* Data extract
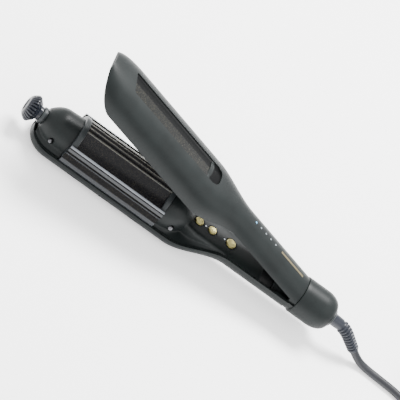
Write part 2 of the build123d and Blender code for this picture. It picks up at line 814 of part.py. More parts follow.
with BuildPart() as plate_frame:
    for side in (-1, 1):
        with BuildSketch(ahead(231)):
            Polygon(
                (side * 18.9, 7.0), (side * 22.9, 7.0), (side * 22.2, 8.2), (side * 18.9, 8.2), align=None
            )
        extrude(amount=90)
save(plate_frame, "plate_frame")

liner_bottom = 14.0         # above the handle's axis; the drum's collars pass under it
liner_height = 1.5
with BuildPart() as slot_liner:
    with BuildSketch(arm_top.offset(liner_bottom)):
        with Locations((-(plate_front + plate_rear) / 2, 0)):
            Rectangle(plate_front - plate_rear - 1, 2 * slot_half_width + 1.8)
            Rectangle(plate_front - plate_rear, 2 * slot_half_width + 0.2, mode=Mode.SUBTRACT)
    extrude(amount=liner_height)
save(slot_liner, "slot_liner")

# The screen dips between the slot's edges, and a flat floor closes the slot's rear pocket behind the rim.
screen_low = 16.3           # its middle line at its lowest, above the handle's axis
screen_thickness = 0.4
screen_dip = 0.8
screen_half_width = slot_half_width - 0.1
with BuildPart() as slot_screen:
    with BuildSketch(ahead(slot_front)):
        with BuildLine():
            high = screen_low + screen_dip
            ThreePointArc((-screen_half_width, high), (0, screen_low), (screen_half_width, high))
            offset(amount=screen_thickness / 2)
        make_face()
    extrude(amount=slot_front - plate_rear - 0.1)
    with BuildSketch(ahead(plate_rear - rim_width - 0.3)):
        with Locations((0, screen_low + screen_thickness / 2)):
            Rectangle(2 * screen_half_width, screen_thickness)
    extrude(amount=plate_rear - rim_width - 0.3 - slot_rear)
    with BuildSketch(arm_top):
        with Locations((-(slot_front + slot_rear) / 2, 0)):
            RectangleRounded(slot_front - slot_rear - 0.2, 2 * screen_half_width, 5.9)
    extrude(amount=40, mode=Mode.INTERSECT)
save(slot_screen, "slot_screen")

# ---- Lead --------------------------------------------------------------------------------------------
# The strain relief droops out of the cap, the lead runs along the table to a tied hank, and its plug lies
# on the hank.
droop = radians(36)
relief_straight = 4.2
relief_bend = 28.0
relief_tail = 18.0
bend_start = (ring_end_x + relief_straight, 0, handle_z)
bend_end = (
    bend_start[0] + relief_bend * sin(droop),
    0,
    handle_z - relief_bend * (1 - cos(droop)),
)
relief_end = (bend_end[0] + relief_tail * cos(droop), 0, bend_end[2] - relief_tail * sin(droop))

with BuildPart() as strain_relief:
    with BuildLine():
        Line((ring_end_x, 0, handle_z), bend_start)
        TangentArc(bend_start, bend_end, tangent=(1, 0, 0))
        Line(bend_end, relief_end)
    with BuildSketch(handle_axis.offset(ring_end_x)):
        Circle(relief_radius)
    sweep()
save(strain_relief, "strain_relief")

hank_x = 349.0              # the hank's waist, where its tie is
hank_y = 10.0
hank_run = 61.0             # from the waist to where the folds start
hank_waist = 7.0            # from the hank's middle line to the middle of each run, at the waist
hank_fold = 24.5            # radius of the folds, at the middle of the run
hank_band = 2 * cord_radius     # half of a run's width, which is two cords
hank_height = 4 * cord_radius   # two cords
hole_start = 14.0           # from the waist to where the runs part

lead_route = [
    relief_end,
    (201.2, 0, 6.7),
    (211.1, 0, 3.5),
    (228, -1.2, 3.5),
    (245, -2.2, 3.5),
    (259, -6.0, 3.5),
    (272, -13.0, 3.5),
]
tail_route = [
    (hank_x - 61, hank_y - 28, 17.5),
    (hank_x - 45, hank_y - 24.3, 17.5),
    (hank_x - 30, hank_y - 17.5, 17.6),
    (hank_x - 16, hank_y - 12, 18.8),
    (hank_x - 3, hank_y - 9, 20.6),
    (hank_x + 9, hank_y - 9.3, 21),
    (hank_x + 20.3, hank_y - 11.9, 21),
]


def bend_radii(route):
    """The largest arc that fits each corner of a route."""
    radii = []
    for before, corner, after in zip(route, route[1:], route[2:]):
        arriving = Vector(*corner) - Vector(*before)
        leaving = Vector(*after) - Vector(*corner)
        turn = radians(arriving.get_angle(leaving))
        radii.append(0.45 * min(arriving.length, leaving.length) / tan(turn / 2))
    return radii


for label, route in (("cord", lead_route), ("cord_tail", tail_route)):
    radii = bend_radii(route)
    print(label, "bend radii", [round(radius, 1) for radius in radii])
    with BuildPart() as lead:
        with BuildLine() as lead_path:
            FilletPolyline(*route, radius=radii)
        with BuildSketch(Plane(origin=route[0], z_dir=Vector(*route[1]) - Vector(*route[0]))):
            Circle(cord_radius)
        sweep()
    section = pi * cord_radius**2
    path_length = sum(edge.length for edge in lead_path.edges())
    print(label, "volume over section times length", lead.part.volume / section / path_length)
    save(lead, label)


def beside_run(u, shift):
    """Point that far outside the middle of the hank's upper run, u ahead of the waist."""
    t = abs(u) / hank_run
    widening = hank_fold - hank_waist
    slope = copysign(6 * widening * t * (1 - t) / hank_run, u)
    reach = shift / sqrt(1 + slope**2)
    return (u - reach * slope, hank_waist + widening * smooth(t) + reach)


def mirrored(points):
    return [(u, -v) for u, v in points]


tie_half_width = 5.0
tie_thickness = 1.4
tie_half_span = hank_waist + hank_band + 0.4

with BuildPart() as cord_hank:
    with BuildSketch(Plane((hank_x, hank_y, 0))):
        with BuildLine():
            edge = [beside_run(u, hank_band) for u in spread(-hank_run, hank_run, 9)]
            end = hank_run + hank_fold + hank_band
            Spline(*edge, tangents=[(1, 0), (1, 0)])
            Spline(*mirrored(edge), tangents=[(1, 0), (1, 0)])
            ThreePointArc(edge[-1], (end, 0), mirrored(edge)[-1])
            ThreePointArc(edge[0], (-end, 0), mirrored(edge)[0])
        make_face()
        for way in (-1, 1):
            with BuildLine():
                edge = [beside_run(way * u, -hank_band) for u in spread(hole_start, hank_run, 6)]
                end = way * (hank_run + hank_fold - hank_band)
                Spline(*edge)
                Spline(*mirrored(edge))
                ThreePointArc(edge[-1], (end, 0), mirrored(edge)[-1])
                Line(edge[0], mirrored(edge)[0])
            make_face(mode=Mode.SUBTRACT)
    extrude(amount=hank_height)
    with BuildSketch(Plane((hank_x, hank_y, 0))):
        Rectangle(2 * tie_half_width + 0.4, 4 * tie_half_span)
    extrude(amount=tie_thickness, mode=Mode.SUBTRACT)
save(cord_hank, "cord_hank")

with BuildPart() as cord_tie:
    with BuildSketch(Plane.YZ.offset(hank_x - tie_half_width)):
        with Locations((hank_y, (hank_height + tie_thickness) / 2)):
            RectangleRounded(
                2 * (tie_half_span + tie_thickness), hank_height + tie_thickness, tie_thickness + 0.4
            )
        with Locations((hank_y, (hank_height + tie_thickness) / 2)):
            Rectangle(2 * tie_half_span, hank_height - tie_thickness, mode=Mode.SUBTRACT)
    extrude(amount=2 * tie_half_width)
save(cord_tie, "cord_tie")

plug_start = Vector(*tail_route[-1])
plug_heading = (plug_start - Vector(*tail_route[-2])).normalized()
plug_axis = Plane(origin=plug_start, x_dir=plug_heading.cross(Vector(0, 0, 1)), z_dir=plug_heading)
plug_length = 42.0
plug_width = 26.0
plug_height = 14.0
with BuildPart() as plug:
    with BuildSketch(plug_axis):
        Circle(cord_radius + 1)
    extrude(amount=16)
    with BuildSketch(plug_axis.offset(14)) as plug_neck:
        RectangleRounded(15, 11, 4)
    with BuildSketch(plug_axis.offset(24)) as plug_waist:
        RectangleRounded(plug_width - 2, plug_height, 5)
    with BuildSketch(plug_axis.offset(plug_length)) as plug_face:
        RectangleRounded(plug_width, plug_height, 5)
    loft([plug_neck.sketch, plug_waist.sketch, plug_face.sketch], ruled=True)
save(plug, "plug")

with BuildPart() as plug_pins:
    with BuildSketch(plug_axis.offset(plug_length)):
        with GridLocations(12.7, 0, 2, 1):
            Rectangle(1.5, 6.4)
    extrude(amount=17)
save(plug_pins, "plug_pins")
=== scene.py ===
"""Looks of the hair crimper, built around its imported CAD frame.

Lengths are in millimetres until a mesh is made, and the frame's axes are the CAD's: +Z up, the knob end
towards -X, the lead towards +X. Stations along the lower arm are x; stations along the hood are distances
ahead of the hinge, in the hood's own closed frame, which stands open by open_angle at rest.
"""

import json
import math
from math import cos, pi, radians, sin, sqrt

import bmesh
import bpy
from mathutils import Matrix, Vector


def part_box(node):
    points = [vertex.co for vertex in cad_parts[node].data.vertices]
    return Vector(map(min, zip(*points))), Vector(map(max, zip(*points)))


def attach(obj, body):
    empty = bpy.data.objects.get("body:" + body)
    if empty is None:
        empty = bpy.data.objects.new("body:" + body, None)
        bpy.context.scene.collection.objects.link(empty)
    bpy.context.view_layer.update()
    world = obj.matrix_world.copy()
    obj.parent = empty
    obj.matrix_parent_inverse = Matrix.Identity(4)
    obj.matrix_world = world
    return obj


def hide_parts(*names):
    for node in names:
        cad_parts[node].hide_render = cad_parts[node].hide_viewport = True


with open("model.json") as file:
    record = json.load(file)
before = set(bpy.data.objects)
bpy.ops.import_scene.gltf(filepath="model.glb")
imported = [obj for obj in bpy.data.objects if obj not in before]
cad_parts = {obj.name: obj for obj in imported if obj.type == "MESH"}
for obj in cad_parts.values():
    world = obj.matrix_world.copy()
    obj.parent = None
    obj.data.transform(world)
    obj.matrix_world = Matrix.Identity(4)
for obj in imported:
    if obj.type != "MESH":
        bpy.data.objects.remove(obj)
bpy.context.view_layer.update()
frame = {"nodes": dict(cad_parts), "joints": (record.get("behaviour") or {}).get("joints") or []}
MM = 0.001


# ---- Places, read from the frame ----
def low(node):
    """Lowest corner of a CAD node, in millimetres."""
    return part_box(node)[0] / MM


def high(node):
    """Highest corner of a CAD node, in millimetres."""
    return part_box(node)[1] / MM


joints = {joint["name"]: joint for joint in frame["joints"]}
hinge = Vector(joints["arm_hinge"]["pos_m"]) / MM
open_angle = radians(joints["arm_hinge"]["range_deg"][1])
drum_z = joints["drum_turn"]["pos_m"][2] / MM
drum_mid = joints["drum_turn"]["pos_m"][0] / MM
handle_z = hinge.z
forward = Vector((-cos(open_angle), 0, sin(open_angle)))
upward = Vector((sin(open_angle), 0, cos(open_angle)))


def on_hood(distance, y, height):
    """Point in the hood's frame: ahead of the hinge, sideways, above the handle's axis."""
    return hinge + forward * distance + Vector((0, y, 0)) + upward * height


def between(a, b, t):
    return a + (b - a) * t


def clamp(t):
    return min(1.0, max(0.0, t))


def smooth(t):
    t = clamp(t)
    return t * t * (3 - 2 * t)


def spread(start, stop, count):
    return [between(start, stop, i / (count - 1)) for i in range(count)]


# ---- Materials ----
def new_material(name):
    material = bpy.data.materials.new(name)
    material.use_nodes = True
    nodes = material.node_tree.nodes
    return material, nodes, material.node_tree.links, nodes["Principled BSDF"]


def add_bump(nodes, links, shader, height, strength, distance):
    bump = nodes.new("ShaderNodeBump")
    bump.inputs["Strength"].default_value = strength
    bump.inputs["Distance"].default_value = distance * MM
    links.new(height, bump.inputs["Height"])
    links.new(bump.outputs["Normal"], shader.inputs["Normal"])


def object_noise(nodes, links, scale, detail=3.0, stretch=(1, 1, 1)):
    """Noise in object space; scale is in cycles per metre."""
    place = nodes.new("ShaderNodeTexCoord")
    mapping = nodes.new("ShaderNodeMapping")
    mapping.inputs["Scale"].default_value = stretch
    noise = nodes.new("ShaderNodeTexNoise")
    noise.inputs["Scale"].default_value = scale
    noise.inputs["Detail"].default_value = detail
    links.new(place.outputs["Object"], mapping.inputs["Vector"])
    links.new(mapping.outputs["Vector"], noise.inputs["Vector"])
    return noise


def ramp(nodes, links, source, stops):
    """Colour ramp with (position, colour) stops."""
    node = nodes.new("ShaderNodeValToRGB")
    elements = node.color_ramp.elements
    elements[0].position, elements[0].color = stops[0][0], (*stops[0][1], 1)
    elements[1].position, elements[1].color = stops[-1][0], (*stops[-1][1], 1)
    for position, colour in stops[1:-1]:
        elements.new(position).color = (*colour, 1)
    links.new(source, node.inputs["Fac"])
    return node


def grey(value):
    return (value, value, value)


def light_up(links, shader, tint, strength):
    """Make a lens glow in its own tint."""
    links.new(tint.outputs["Color"], shader.inputs["Base Color"])
    links.new(tint.outputs["Color"], shader.inputs["Emission Color"])
    shader.inputs["Emission Strength"].default_value = strength
    shader.inputs["Roughness"].default_value = 0.25


def moulded(name, colour, roughness, grain=0.12, mottling=0.12, coat=0.0, specular=0.5):
    """Moulded plastic: fine spark-eroded grain, faint mottling of colour and gloss."""
    material, nodes, links, shader = new_material(name)
    clouds = object_noise(nodes, links, 60)
    darker = tuple(c * (1 - mottling) for c in colour)
    lighter = tuple(c * (1 + mottling) for c in colour)
    tint = ramp(nodes, links, clouds.outputs["Fac"], [(0.35, darker), (0.65, lighter)])
    links.new(tint.outputs["Color"], shader.inputs["Base Color"])
    gloss = ramp(
        nodes, links, clouds.outputs["Fac"], [(0.3, grey(roughness - 0.04)), (0.7, grey(roughness + 0.04))]
    )
    links.new(gloss.outputs["Color"], shader.inputs["Roughness"])
    shader.inputs["Coat Weight"].default_value = coat
    shader.inputs["Coat Roughness"].default_value = 0.25
    shader.inputs["Specular IOR Level"].default_value = specular
    fine = object_noise(nodes, links, 2600, 2.0)
    add_bump(nodes, links, shader, fine.outputs["Fac"], grain, 0.05)
    return material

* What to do
Each line from the one bearing "plug_start = Vector(*tail_route[-1])" through the one bearing "for node in" is to be duplicated without change; all remaining lines are to be left out.

* Final result
plug_start = Vector(*tail_route[-1])
plug_heading = (plug_start - Vector(*tail_route[-2])).normalized()
plug_axis = Plane(origin=plug_start, x_dir=plug_heading.cross(Vector(0, 0, 1)), z_dir=plug_heading)
plug_length = 42.0
plug_width = 26.0
plug_height = 14.0
with BuildPart() as plug:
    with BuildSketch(plug_axis):
        Circle(cord_radius + 1)
    extrude(amount=16)
    with BuildSketch(plug_axis.offset(14)) as plug_neck:
        RectangleRounded(15, 11, 4)
    with BuildSketch(plug_axis.offset(24)) as plug_waist:
        RectangleRounded(plug_width - 2, plug_height, 5)
    with BuildSketch(plug_axis.offset(plug_length)) as plug_face:
        RectangleRounded(plug_width, plug_height, 5)
    loft([plug_neck.sketch, plug_waist.sketch, plug_face.sketch], ruled=True)
save(plug, "plug")

with BuildPart() as plug_pins:
    with BuildSketch(plug_axis.offset(plug_length)):
        with GridLocations(12.7, 0, 2, 1):
            Rectangle(1.5, 6.4)
    extrude(amount=17)
save(plug_pins, "plug_pins")
=== scene.py ===
"""Looks of the hair crimper, built around its imported CAD frame.

Lengths are in millimetres until a mesh is made, and the frame's axes are the CAD's: +Z up, the knob end
towards -X, the lead towards +X. Stations along the lower arm are x; stations along the hood are distances
ahead of the hinge, in the hood's own closed frame, which stands open by open_angle at rest.
"""

import json
import math
from math import cos, pi, radians, sin, sqrt

import bmesh
import bpy
from mathutils import Matrix, Vector


def part_box(node):
    points = [vertex.co for vertex in cad_parts[node].data.vertices]
    return Vector(map(min, zip(*points))), Vector(map(max, zip(*points)))


def attach(obj, body):
    empty = bpy.data.objects.get("body:" + body)
    if empty is None:
        empty = bpy.data.objects.new("body:" + body, None)
        bpy.context.scene.collection.objects.link(empty)
    bpy.context.view_layer.update()
    world = obj.matrix_world.copy()
    obj.parent = empty
    obj.matrix_parent_inverse = Matrix.Identity(4)
    obj.matrix_world = world
    return obj


def hide_parts(*names):
    for node in names:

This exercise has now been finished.